**Stated problem:** Gather the lines that hold the string "finishes".

● ● ●

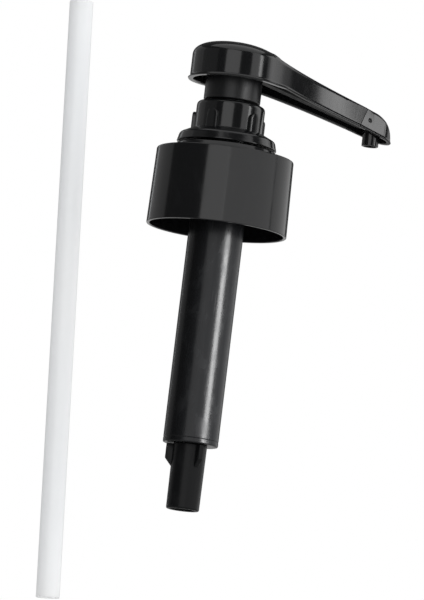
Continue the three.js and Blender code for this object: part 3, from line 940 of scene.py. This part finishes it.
@dataclass
class HeadForm:
    """The shape that the palm disc, the arm and the nozzle share."""

    radius: float = 23.6
    rim_z: float = 44.2
    edge_z: float = 57.2
    edge: float = 2.4
    crown: float = 8.0
    crown_power: float = 2.1
    crown_back: float = 2.3
    root_angle: float = 62.0
    settled_half: float = 7.0
    slope: float = 0.212
    top_z: float = 58.8
    top_x: float = 19.5
    top_slope: float = 0.2455
    seam_x: float = 73.2
    seam_lean: float = 0.35
    seam_edge: float = 1.5
    camber: float = 0.35
    fillet: float = 1.2
    rim_blend: float = 1.5
    outer_fall: float = 12.0
    root_fade: float = 2.4
    root_fall: float = 6.0

    @property
    def tangent_x(self) -> float:
        """Where the arm's sides leave the disc."""
        return self.radius * math.cos(math.radians(self.root_angle))

    def half(self, x: Array) -> Array:
        """Half the arm's width: it starts on the disc's tangent and settles by an exponential.

        Args:
            x: Distance along the spout.

        Returns:
            Half the width at each x.
        """
        root = math.radians(self.root_angle)
        spread = self.radius * math.sin(root) - self.settled_half
        length = spread * math.tan(root)
        return self.settled_half + spread * np.exp(-(x - self.tangent_x) / length)

    def under(self, x: Array) -> Array:
        """Height of the lower edge: level under the disc, then falling at the arm's slope."""
        past = x - self.radius
        return self.rim_z - self.slope * 0.5 * (past + np.sqrt(past**2 + self.rim_blend**2))

    def arm_top(self, x: Array) -> Array:
        """Height of the arm's ridge line, a straight fall."""
        return self.top_z - self.top_slope * (x - self.top_x)

    def dome(self, x: Array, y: Array) -> Array:
        """Height of the disc's top: a squarish half-ellipse, its peak set back from the spout.

        The set-back fades to nothing at the outline, and outside it the height falls steeply.

        Args:
            x: Distance along the spout.
            y: Distance across it.

        Returns:
            The height at each point.
        """
        r = np.hypot(x, y)
        share = np.clip(r / self.radius, 0, 1)
        back = np.hypot(x + self.crown_back * (1 - share**6), y)
        bulge = self.crown * np.sqrt(1 - np.clip(back / self.radius, 0, 1) ** self.crown_power)
        return self.edge_z + bulge - self.outer_fall * np.maximum(r - self.radius, 0)

    def edge_drop(self, depth: Array, radius: Array) -> Array:
        """How far a round edge has dropped, a depth d in: r - root(r squared - (r - d) squared)."""
        left = np.clip(radius - depth, 0, radius)
        return radius - np.sqrt(radius**2 - left**2)

    def head_top(self, x: Array, y: Array, depth: Array) -> Array:
        """Height of the head's top surface: the dome and the cambered arm, joined by a fillet.

        Args:
            x: Distance along the spout.
            y: Distance across it.
            depth: Distance in from the outline.

        Returns:
            The height at each point.
        """
        radius = np.interp(x, [self.tangent_x, self.seam_x], [self.edge, self.seam_edge])
        share = np.clip(np.abs(y) / self.half(np.maximum(x, self.tangent_x)), 0, 1)
        arm = self.arm_top(x) - self.camber * share**2 - self.edge_drop(depth, radius)
        arm -= self.root_fall * np.maximum((self.tangent_x + self.root_fade - x) / 3, 0) ** 2
        return smooth_max(self.dome(x, y), arm, self.fillet)


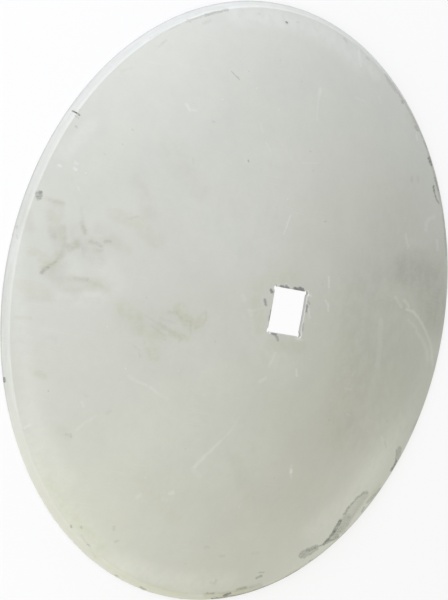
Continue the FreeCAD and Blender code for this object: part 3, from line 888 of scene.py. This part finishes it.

● ● ●

**Correct result:**
Continue the three.js and Blender code for this object: part 3, from line 940 of scene.py. This part finishes it.
Continue the FreeCAD and Blender code for this object: part 3, from line 888 of scene.py. This part finishes it.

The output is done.